By Donella Meadows
–September 29, 1993–
“I have to admit, I’ve tuned out the whole discussion about NAFTA,” said my neighbor, who is not in the habit of tuning out discussions. “It all seems so complicated.”
“Here’s a good introduction,” I said, handing her Ross Perot’s book Save Your Job, Save Our Country. She looked at me as if I’d gone crazy. “I should learn about this subject from ROSS PEROT?”
Don’t believe everything in that book, I told her. But don’t believe everything the other side says, either, with its millions of dollars of propaganda. Read Perot for balance. His summary of NAFTA is as good as any I’ve seen.
My neighbor started peppering me with questions, the questions I asked too, when I decided to tune in to NAFTA.
But isn’t free trade a good thing?
Free trade is good for traders. It may or may not be good for anyone else. It can be good if it is balanced; if it simplifies cross-border bureaucracy; if it spreads better technologies and higher production standards; if it is based on a market with undistorted prices and strong regulations about monopoly, labor rights, and the environment; and if it gives nations a greater interest in trading than in warring.
NAFTA meets few of those conditions. It doesn’t even fully free trade. (U.S. sugar and Mexican oil remain protected, for example.) NAFTA is a complex agreement crafted for the good of particular industries, not for the good of the people or the environment on either side of the border.
But what about the economic growth and new jobs it promises?
The numbers you hear about how many jobs will be created, or how much more economic activity there will be, come from the kinds of computer models that routinely fail to predict what’s going to happen to the economy. The NAFTA models are riddled with dubious assumptions. Perot says flatly, “These mathematical model studies are worthless,” I’m a modeler myself, and I’d say it differently. Economic models can be used to crank out whatever results the people paying for the models want.
The question isn’t whether NAFTA will produce growth or jobs, but growth of what and jobs for whom. That’s where there are problems.
Because NAFTA is not so much a freeing of trade as a shifting of power — away from democratic government at all levels and toward large corporations. NAFTA allows policies about workers’ rights or the environment, which you can now hope to influence at the level of your town or state, to be overruled by a three-nation commission to which you are not invited. Communities in the U.S. and Canada are already in competition to attract or keep jobs by bargaining down taxes, wages, and environmental regulations. NAFTA will let Mexico in on the competition.

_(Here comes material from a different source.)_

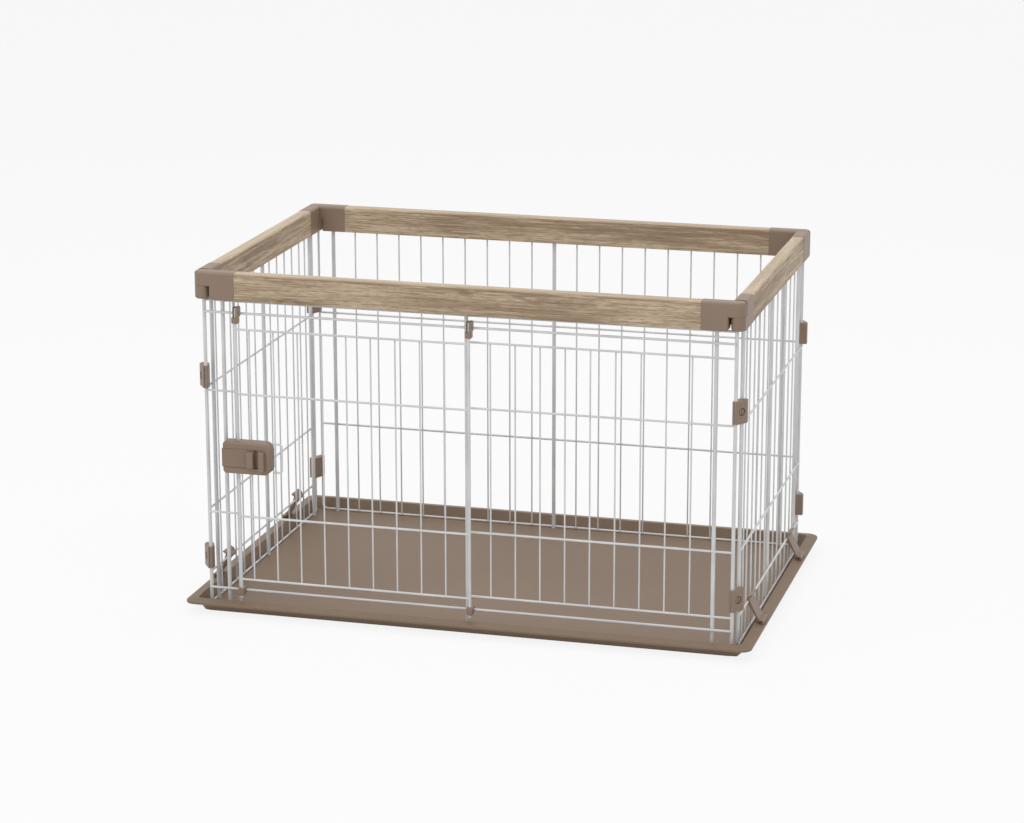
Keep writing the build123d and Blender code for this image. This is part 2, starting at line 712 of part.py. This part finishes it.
# Latch housing: a shell over the door's wires, with a channel for the slider
latch_left = -thick_x + 3.0
latch_right = latch_left + 81.5
latch_low = 243.0
latch_high = 296.3
latch_front = -309.0
latch_wall = 2.0
latch_travel = 6.0
cover_thick = 4.4
cover_y = door_thin_y + thin_r + 0.2
latch_mid_x = (latch_left + latch_right) / 2
latch_mid_z = (latch_low + latch_high) / 2
channel_right = latch_right - 20.0
channel_low = 253.6
channel_high = 285.4
channel_deep = 4.5
floor_front = latch_front + channel_deep
floor_back = floor_front + latch_wall
slide_left = latch_left - 1.0
latch_round_left = 6.0
latch_round_right = 13.0
latch_edge = 4.0
slide_right = channel_right - latch_travel - 1.0
neck_left = latch_left + 9.0
neck_right = neck_left + 28.0
neck_z = (channel_low + channel_high) / 2
neck_tall = 7.0
foot_tall = 14.0
foot_right = neck_right + 2.0
rib_x = latch_right - 15.5
boss_x = rib_x
boss_z = (253.0, 289.0)
boss_r = 3.2
screw_r = 1.2
knob_out = 7.5
rest_x = latch_right - 13.5
rest_wide = 9.5
rest_tall = 34.0
rest_z = 266.5
claw_left = latch_left + latch_wall + 0.4
claw_thick = 3.2
claw_back = post_front - 0.5
arm_front = floor_back + 0.3
arm_back = arm_front + 2.2

with BuildPart() as latch_housing:
    with BuildSketch(Plane.XZ.offset(-cover_y)) as outline:
        with Locations((latch_mid_x, latch_mid_z)):
            Rectangle(latch_right - latch_left, latch_high - latch_low)
        fillet(outline.vertices().group_by(Axis.X)[0], latch_round_left)
        fillet(outline.vertices().group_by(Axis.X)[-1], latch_round_right)
    extrude(amount=cover_y - latch_front)
    fillet(latch_housing.faces().sort_by(Axis.Y)[0].edges(), latch_edge)
    with BuildSketch(Plane.XZ.offset(-cover_y)):
        with Locations((latch_mid_x, latch_mid_z)):
            RectangleRounded(
                latch_right - latch_left - 2 * latch_wall,
                latch_high - latch_low - 2 * latch_wall,
                latch_round_right - latch_wall,
            )
    extrude(amount=cover_y - latch_front - 2 * latch_wall, mode=Mode.SUBTRACT)
    # walls and floor of the channel, bosses and the spring's stop
    with BuildSketch(Plane.XZ.offset(-floor_back)):
        with Locations(((latch_left + 1 + channel_right + latch_wall) / 2, neck_z)):
            Rectangle(
                channel_right + latch_wall - latch_left - 1, channel_high - channel_low + 2 * latch_wall
            )
    extrude(amount=floor_back - latch_front - 1)
    with BuildSketch(Plane.XZ.offset(-cover_y)):
        with Locations((boss_x, boss_z[0]), (boss_x, boss_z[1])):
            Circle(boss_r)
    extrude(amount=cover_y - latch_front - 1)
    with BuildSketch(Plane.XZ.offset(-door_y)):
        with Locations((rib_x + 1, neck_z)):
            Rectangle(2, foot_tall)
    extrude(amount=door_y - latch_front - 1)
    # channel, open at its left end, and the slot in its floor
    with BuildSketch(Plane.XZ.offset(-floor_front)):
        with Locations(((latch_left - 5 + channel_right) / 2, neck_z)):
            Rectangle(channel_right - latch_left + 5, channel_high - channel_low)
    extrude(amount=channel_deep + 1, mode=Mode.SUBTRACT)
    with BuildSketch(Plane.XZ.offset(-floor_back)):
        with Locations(((neck_left + neck_right + latch_travel) / 2, neck_z)):
            Rectangle(neck_right - neck_left + latch_travel + 0.6, neck_tall + 0.6)
    extrude(amount=channel_deep, mode=Mode.SUBTRACT)
    # notches for the door's wires
    with BuildSketch(Plane.XZ.offset(-cover_y)):
        with Locations((door_thin_x[0], latch_mid_z)):
            Rectangle(2 * thin_r + 0.6, latch_high - latch_low + 2)
    extrude(amount=2 * thin_r + 0.5, mode=Mode.SUBTRACT)
    with BuildSketch(Plane.XZ.offset(-cover_y)):
        with Locations((door_left, latch_high), (door_left, latch_low)):
            Rectangle(2 * door_post_r + 0.6, 2 * latch_wall + 1)
    extrude(amount=cover_y - door_y + door_post_r + 0.3, mode=Mode.SUBTRACT)
    with BuildSketch(Plane.XZ.offset(-cover_y)):
        with Locations((boss_x, boss_z[0]), (boss_x, boss_z[1])):
            Circle(screw_r + play)
    extrude(amount=11, mode=Mode.SUBTRACT)
    # the fixed thumb rest
    with BuildSketch(Plane.XZ.offset(-latch_front + knob_out)):
        with Locations((rest_x, rest_z)):
            RectangleRounded(rest_wide, rest_tall, 3)
    extrude(amount=-knob_out - 1)
    fillet(latch_housing.faces().sort_by(Axis.Y)[0].edges(), 2.0)
latch_housing.part.label = "latch_housing"
export_step(latch_housing.part, "parts/latch_housing.step")

# Back cover of the latch, with a window for the claw
with BuildPart() as latch_back_cover:
    with BuildSketch(Plane.XZ.offset(-cover_y - cover_thick)) as outline:
        with Locations((latch_mid_x, latch_mid_z)):
            Rectangle(latch_right - latch_left, latch_high - latch_low)
        fillet(outline.vertices().group_by(Axis.X)[0], latch_round_left)
        fillet(outline.vertices().group_by(Axis.X)[-1], latch_round_right)
    extrude(amount=cover_thick)
    fillet(latch_back_cover.faces().sort_by(Axis.Y)[-1].edges(), 1.2)
    with BuildSketch(Plane.XZ.offset(-cover_y - cover_thick)):
        with Locations((claw_left + (claw_thick + latch_travel) / 2, neck_z)):
            Rectangle(claw_thick + latch_travel + 1.2, foot_tall + 1.2)
    extrude(amount=cover_thick, mode=Mode.SUBTRACT)
    with BuildSketch(Plane.XZ.offset(-cover_y - cover_thick)):
        with Locations((boss_x, boss_z[0]), (boss_x, boss_z[1])):
            Circle(screw_r + play)
    extrude(amount=cover_thick, mode=Mode.SUBTRACT)
    with BuildSketch(Plane.XZ.offset(-cover_y - cover_thick)):
        with Locations((boss_x, boss_z[0]), (boss_x, boss_z[1])):
            Circle(2.6)
    extrude(amount=1.6, mode=Mode.SUBTRACT)
latch_back_cover.part.label = "latch_back_cover"
export_step(latch_back_cover.part, "parts/latch_back_cover.step")

# Two screws that hold the cover on the housing
with BuildPart() as latch_screws:
    with BuildSketch(Plane.XZ.offset(-cover_y - cover_thick + 0.2)):
        with Locations((boss_x, boss_z[0]), (boss_x, boss_z[1])):
            Circle(2.4)
    extrude(amount=1.4)
    with BuildSketch(Plane.XZ.offset(-cover_y - cover_thick + 1.6)):
        with Locations((boss_x, boss_z[0]), (boss_x, boss_z[1])):
            Circle(screw_r)
    extrude(amount=11.5)
    with BuildSketch(Plane.XZ.offset(-cover_y - cover_thick + 0.2)):
        with Locations((boss_x, boss_z[0]), (boss_x, boss_z[1])):
            Rectangle(3.0, 0.7)
            Rectangle(0.7, 3.0)
    extrude(amount=0.7, mode=Mode.SUBTRACT)
latch_screws.part.label = "latch_screws"
export_step(latch_screws.part, "parts/latch_screws.step")

# Return spring, drawn at its pressed length against the stop
spring_r = 2.1
spring_wire = 0.35
spring_long = rib_x - foot_right - latch_travel - 0.5
spring_y = arm_front + spring_r + spring_wire + 0.3
with BuildPart() as latch_spring:
    with BuildLine() as path:
        Helix(
            pitch=(spring_long - 2 * spring_wire) / 9,
            height=spring_long - 2 * spring_wire,
            radius=spring_r,
            center=(rib_x - spring_wire, spring_y, neck_z),
            direction=(-1, 0, 0),
        )
    with BuildSketch(Plane(origin=path.line @ 0, z_dir=path.line % 0)):
        Circle(spring_wire)
    sweep()
latch_spring.part.label = "latch_spring"
export_step(latch_spring.part, "parts/latch_spring.step")

# Latch slider: plate with a thumb knob in front, foot and claw behind
with BuildPart() as latch_slider:
    plate_front = latch_front + 0.8
    plate_back = floor_front - 0.3
    with BuildSketch(Plane.XZ.offset(-plate_back)):
        with Locations(((slide_left + slide_right) / 2, neck_z)):
            RectangleRounded(slide_right - slide_left, channel_high - channel_low - 0.8, 1.5)
    extrude(amount=plate_back - plate_front)
    with BuildSketch(Plane.XZ.offset(-plate_front)):
        with Locations((slide_right - 6.2, neck_z - 1.0)):
            RectangleRounded(12.0, 27.0, 3)
    extrude(amount=knob_out + 0.8)
    fillet(latch_slider.faces().sort_by(Axis.Y)[0].edges(), 2.0)
    # neck through the floor, foot and arm behind it
    with BuildSketch(Plane.XZ.offset(-arm_front)):
        with Locations(((neck_left + neck_right) / 2, neck_z)):
            Rectangle(neck_right - neck_left, neck_tall)
    extrude(amount=arm_front - plate_back)
    with BuildSketch(Plane.XZ.offset(-arm_back)):
        with Locations(((claw_left + foot_right) / 2, neck_z)):
            Rectangle(foot_right - claw_left, foot_tall)
    extrude(amount=arm_back - arm_front)
    # claw, which reaches back for the thick post
    with BuildSketch(Plane.XZ.offset(-claw_back)):
        with Locations((claw_left + claw_thick / 2, neck_z)):
            Rectangle(claw_thick, foot_tall)
    extrude(amount=claw_back - arm_front)
    fillet(latch_slider.faces().sort_by(Axis.Y)[-1].edges().filter_by(Axis.Z), 1.0)
latch_slider.part.label = "latch_slider"
export_step(latch_slider.part, "parts/latch_slider.step")
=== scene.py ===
import math

import bmesh
import bpy
from mathutils import Matrix, Vector

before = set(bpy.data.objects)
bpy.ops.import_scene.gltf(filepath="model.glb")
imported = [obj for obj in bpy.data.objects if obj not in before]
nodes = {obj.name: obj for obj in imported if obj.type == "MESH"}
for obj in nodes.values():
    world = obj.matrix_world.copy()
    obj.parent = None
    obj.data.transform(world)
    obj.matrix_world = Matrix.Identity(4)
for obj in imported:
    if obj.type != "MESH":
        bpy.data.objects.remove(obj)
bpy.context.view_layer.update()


# Tray: a wide shallow pan of moulded plastic, which everything else stands
# in. A coarse leather-like grain is etched into its mould, with finer cells
# in it, and the colour drifts a little from end to end.
def make(tree, kind, settings, sockets):
    """Add a node: its settings first, then a value or a link for each socket."""
    node = tree.nodes.new(kind)
    for name, value in settings.items():
        setattr(node, name, value)
    for name, value in sockets.items():
        socket = node.inputs[name]
        if isinstance(value, Shade):
            tree.links.new(value.socket, socket)
        elif socket.type == "RGBA":
            socket.default_value = (*value, 1)
        else:
            socket.default_value = value
    return node


class Shade:
    """A shader value or colour that stands in plain expressions."""

    def __init__(self, socket):
        self.socket, self.tree = socket, socket.id_data

    def math(self, operation, *values):
        node = make(self.tree, "ShaderNodeMath", {"operation": operation}, dict(enumerate(values)))
        return Shade(node.outputs[0])

    def __add__(self, other):
        return self.math("ADD", self, other)

    def __sub__(self, other):
        return self.math("SUBTRACT", self, other)

    def __rsub__(self, other):
        return self.math("SUBTRACT", other, self)

    def __mul__(self, other):
        return self.math("MULTIPLY", self, other)

    __radd__, __rmul__ = __add__, __mul__

    def sine(self):
        return self.math("SINE", self)

    def either(self, other):
        return self.math("MAXIMUM", self, other)

    def ramp(self, low, high):
        """0 at low, 1 at high, with soft ends."""
        settings = {"interpolation_type": "SMOOTHSTEP"}
        sockets = {"Value": self, "From Min": low, "From Max": high}
        return Shade(make(self.tree, "ShaderNodeMapRange", settings, sockets).outputs["Result"])


class Surface:
    """A material whose textures lie in object coordinates."""

    def __init__(self, name, rough, **uniform):
        self.material = bpy.data.materials.new(name)
        self.material.use_nodes = True
        self.tree = self.material.node_tree
        self.shader = self.tree.nodes["Principled BSDF"]
        self.shader.inputs["Roughness"].default_value = rough
        for socket, value in uniform.items():
            self.shader.inputs[socket.replace("_", " ")].default_value = value
        self.place = Shade(make(self.tree, "ShaderNodeTexCoord", {}, {}).outputs["Object"])

    def axis(self, index):
        return Shade(make(self.tree, "ShaderNodeSeparateXYZ", {}, {"Vector": self.place}).outputs[index])

    def stretched(self, scale, shift=(0, 0, 0)):
        sockets = {"Vector": self.place, "Scale": scale, "Location": shift}
        return Shade(make(self.tree, "ShaderNodeMapping", {}, sockets).outputs["Vector"])

    def noise(self, scale, detail=3.0, rough=0.55, place=None, bend=0.0):
        sockets = {"Scale": scale, "Detail": detail, "Roughness": rough, "Distortion": bend}
        sockets["Vector"] = place or self.place
        return Shade(make(self.tree, "ShaderNodeTexNoise", {}, sockets).outputs["Fac"])

    def mix(self, factor, low, high):
        sockets = {"Factor": factor, "A": low, "B": high}
        return Shade(make(self.tree, "ShaderNodeMix", {"data_type": "RGBA"}, sockets).outputs["Result"])

    def finish(self, color, rough, height, strength, distance):
        """Colour, roughness and a bump of the given depth in metres."""
        sockets = {"Height": height, "Strength": strength, "Distance": distance}
        bump = make(self.tree, "ShaderNodeBump", {}, sockets)
        for name, socket in (
            ("Base Color", color.socket),
            ("Roughness", rough.socket),
            ("Normal", bump.outputs["Normal"]),
        ):
            self.tree.links.new(socket, self.shader.inputs[name])

    def cover(self, *names):
        for name in names:
            nodes[name].data.materials.clear()
            nodes[name].data.materials.append(self.material)


tray = Surface("tray_plastic", 0.5, Specular_IOR_Level=0.4)
leather = tray.noise(420.0, 3.0, 0.6)
cells = tray.noise(1400.0, 2.0, 0.5)
cloud = tray.noise(3.0, 2.0, 0.5)
tray_tone = tray.mix(cloud.ramp(0.3, 0.7), (0.186, 0.125, 0.08), (0.207, 0.141, 0.091))
tray_tone = tray.mix(leather.ramp(0.35, 0.65) * 0.5, tray_tone, (0.236, 0.162, 0.106))
tray.finish(tray_tone, leather * 0.2 + 0.4, leather * 0.7 + cells * 0.3, 0.3, 0.0005)
tray.cover("tray")

# Wire panels: steel wires welded into flat grilles, and the bent wire beside
# the latch. They are powder-coated white, which dries to a faint orange peel.
coat = Surface("powder_coat", 0.3, Specular_IOR_Level=0.5)
peel = coat.noise(900.0, 2.0, 0.5)
shade = coat.noise(14.0, 2.0, 0.5)
coat_tone = coat.mix(shade.ramp(0.3, 0.7), (0.57, 0.575, 0.58), (0.66, 0.66, 0.66))
coat.finish(coat_tone, peel * 0.14 + 0.2, peel, 0.12, 0.0002)
coat.cover(
    "front_fixed_grid",
    "front_left_grid",
    "front_top_wire",
    "door_rail_wire",
    "door_lower_wire",
    "back_grid",
    "left_grid",
    "right_grid",
    "door_grid",
    "latch_bracket",
)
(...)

But hasn’t Bill Clinton strengthened the environmental and labor requirements of NAFTA with the new “side agreements?”
I’ve got the side agreements right here. They’re full of nice, toothless words like “shall encourage,” “shall develop recommendations,” “shall promote and facilitate cooperation.” They set up a mechanism to make each nation enforce its own labor and environmental laws. They do not require those laws to be equally strong, nor do they prevent them from being weakened. They are much too feeble to fix NAFTA.

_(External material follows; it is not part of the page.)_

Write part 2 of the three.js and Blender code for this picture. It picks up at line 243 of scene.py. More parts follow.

Can’t trade be used as a wedge to raise environmental and labor standards?
Yes. That’s why six major environmental groups now support NAFTA. They hope that over time they can apply pressure from within to improve some of NAFTA’s weaknesses. It’s a calculated risk, which is only open to large (and, as a consequence, partially corporate-funded) organizations. Dozens of grass-roots environmental groups, who don’t stand a chance of playing international power games, oppose NAFTA.
What about the argument that jobs won’t move to Mexico because they’ve already done so?

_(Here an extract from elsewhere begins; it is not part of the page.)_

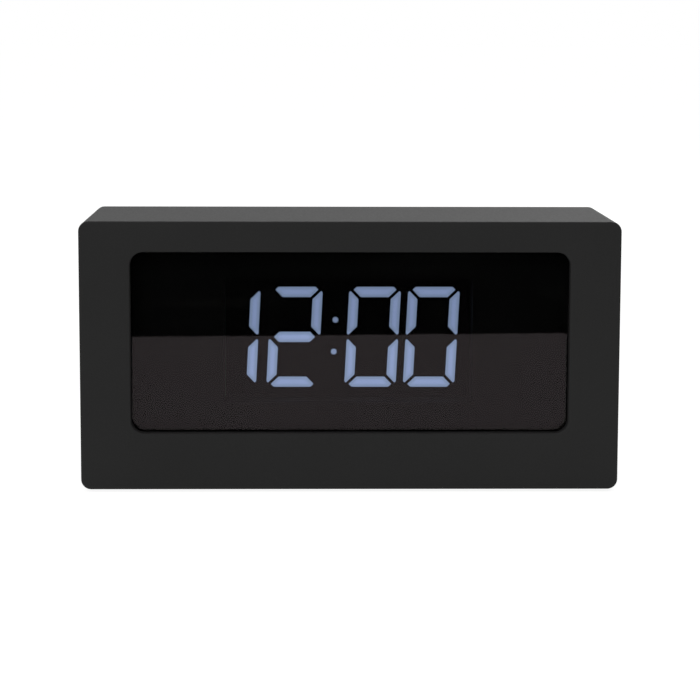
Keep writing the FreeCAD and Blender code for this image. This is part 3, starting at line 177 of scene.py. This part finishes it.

They’ve already done so only in the border zones that have been open to tariff-free imports of parts and exports of products. Those zones are now stuffed with maquiladora factories of U.S. companies, paying paltry wages and openly dumping toxic wastes. NAFTA would open all Mexico not only to maquiladoras, but beyond manufacturing to economic activities from trucking to banking. Hundreds of U.S. corporations are on the verge of moving to Mexico.
Wouldn’t NAFTA help clean up the mess made on the border by the maquiladoras?
It would, at taxpayers’ expense. This use of public funds to clean up private pollution is a good clue to who drafted this agreement, for whose benefit.
Would NAFTA reduce illegal immigration to the U.S.?
The 500,000 jobs already created in the maquiladoras have certainly not stopped the flood of migrants. Real development that raises the opportunities of the poorest people in Mexico would do that, but the current NAFTA is designed to enrich the rich, not help the poor. It probably won’t make a big change in migration — but in truth no one knows.
So should we oppose more open trade with Mexico?
No. We should oppose this NAFTA and ask for a better one, written in a process open to everyone, understood by everyone, and structured not for the short-term benefit of some corporations, but for the long-term benefit of the people, economies, and environments of both countries.